Dewey developed a powerful reputation as a philosopher and psychologist through engagements at the University of Michigan, University of Minnesota, and the University of Chicago, where he was appointed chairman of the Philosophy Department, which, conveniently for him, encompassed Psychology as well as Pedagogy. This put Dewey in a unique position to apply philosophy practically. With George Herbert Mead, Harvey A. Carr, and James Rowland Angell, Dewey fostered development of the so-called Chicago School, advocating “psychological functionalism,” which focuses on the utility and purpose of behavior modified in an evolutionary manner over years of human experience. This led to Dewey’s work in educational theory. He founded at the University of Chicago the Laboratory School, which became a renowned vehicle for testing both psychological and educational theories. He also engaged in political and social causes and became a friend and colleague of Jane Addams and supported her Hull House movement in social work.

In 1904, disputes involving the Laboratory School prompted Dewey to leave Chicago and become a professor in the philosophy department of Columbia University in New York City, where he also worked closely with Columbia’s distinguished Teacher’s College.

Dewey’s philosophical orientation can best be understood through his approach to epistemology—a field he preferred to call “theory of inquiry.” His belief was that the tendency of philosophy had been to mystify thought and its relevance to the world. Dewey embraced a Hegelian view, arguing that the world does not stand apart from thought but is in fact the objective manifestation of thought and is therefore defined by thought. In the course of his work, however, he revised this initial idealistic view and instead proposed that a valid theory of knowledge had to start with a consideration of the development of knowledge as an adaptive response to the environment aimed specifically at constructively restructuring that environment. Indeed, Dewey came to see thought as the product of an interaction between organism and environment. Knowledge, in this view, was the instrument by which people could strive to guide and control the interaction with the environment. This view was set out in “The Reflex Arc Concept in Psychology” (1896) and developed further in Studies in Logical Theory (1903).

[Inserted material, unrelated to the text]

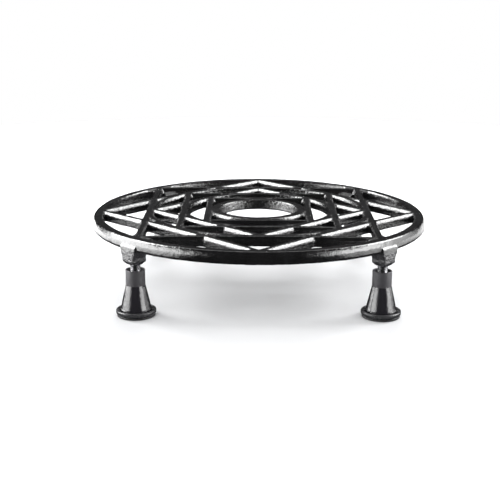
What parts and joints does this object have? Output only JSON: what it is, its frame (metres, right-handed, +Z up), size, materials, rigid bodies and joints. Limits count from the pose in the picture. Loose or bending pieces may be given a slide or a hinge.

Dewey extended his “naturalistic” views on epistemology and logic to metaphysics. Concluding that the aim of traditional metaphysics was to find an immutable cognitive object as the foundation for knowledge, Dewey countered that knowledge is the product of activity intended to fulfill human purposes; therefore, the truth of a belief (“knowledge”) is discovered by the consequences of its practical employment, not by an abstruse analysis of its ontological origins. His 1908 article “Does Reality Possess Practical Character?” addressed this redefinition directly.

Dewey’s pragmatic philosophy—with respect both to epistemology and metaphysics —lent itself naturally to ethics and social theory, which Dewey saw as rich fields for the practical application of philosophy. Both moral and social problems, as Dewey saw them, begged for answers that guide human action to achieve socially defined productive ends, which manifest themselves in a satisfying life. From this basis, he went on to discuss the nature of democracy and democratic society, thereby seamlessly extending his pragmatism into political philosophy.

In 1931, Dewey delivered the William James Lectures at Harvard University in what was a new field for him, aesthetics. The lectures became one of Dewey’s most widely read and influential books, Art as Experience, which argues that the roots of aesthetic experience are to be found in commonplace human experience as a coalescence of meanings and values drawn from previous experience and present circumstances.

Dewey’s career as philosopher is enviable in the degree to which he engaged culture at every level, giving philosophy a popular relevance that is rare in the modern world—perhaps rare at any time. Dewey lived a long life, dying on June 1, 1952, at the age of ninety-two.